Lightning vs. Spark: Privacy Comparison

Neither system offers perfect privacy. Lightning provides strong sender anonymity through onion routing but leaks extensive structural metadata through its public graph. Spark eliminates graph-based and routing-based attacks but concentrates metadata visibility at the operator layer. The choice depends on which threat model matters more for a given use case.

Practical Recommendations

For Lightning users and node operators seeking to improve privacy today, several practices make a meaningful difference.

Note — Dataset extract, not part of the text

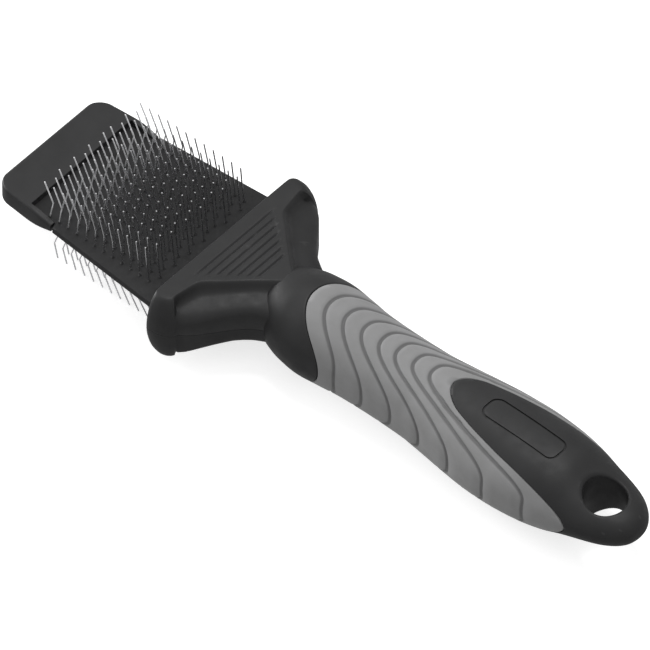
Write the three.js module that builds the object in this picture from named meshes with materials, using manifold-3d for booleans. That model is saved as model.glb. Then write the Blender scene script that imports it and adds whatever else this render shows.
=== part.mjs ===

• Run your node over Tor to prevent IP address disclosure in node_announcement messages
• Use separate Bitcoin wallets for channel funding to prevent cross-layer address clustering
• Prefer wallets that support blinded paths and BOLT 12 Offers for receiver privacy
• Use multi-path payments to reduce amount visibility at individual routing nodes
• Avoid reusing node identities across contexts where privacy separation is needed
• Consider trampoline routing (via Phoenix Wallet) to avoid exposing your node's graph view

For developers building payment applications, the privacy properties of the underlying protocol should inform architecture decisions. If your users need protection from graph analysis and balance probing, evaluate whether a channel-free architecture like Spark better fits the threat model. The Spark SDK documentation covers integration patterns for self-custodial wallets, and General Bread is one example of a Spark-powered wallet in production. For a deeper look at how Lightning routing interacts with privacy, or how PayJoin and silent payments address on-chain privacy, the linked research articles provide additional context.

This article is for educational purposes only. It does not constitute financial or investment advice. Bitcoin and Layer 2 protocols involve technical and financial risk. Always do your own research and understand the tradeoffs before using any protocol.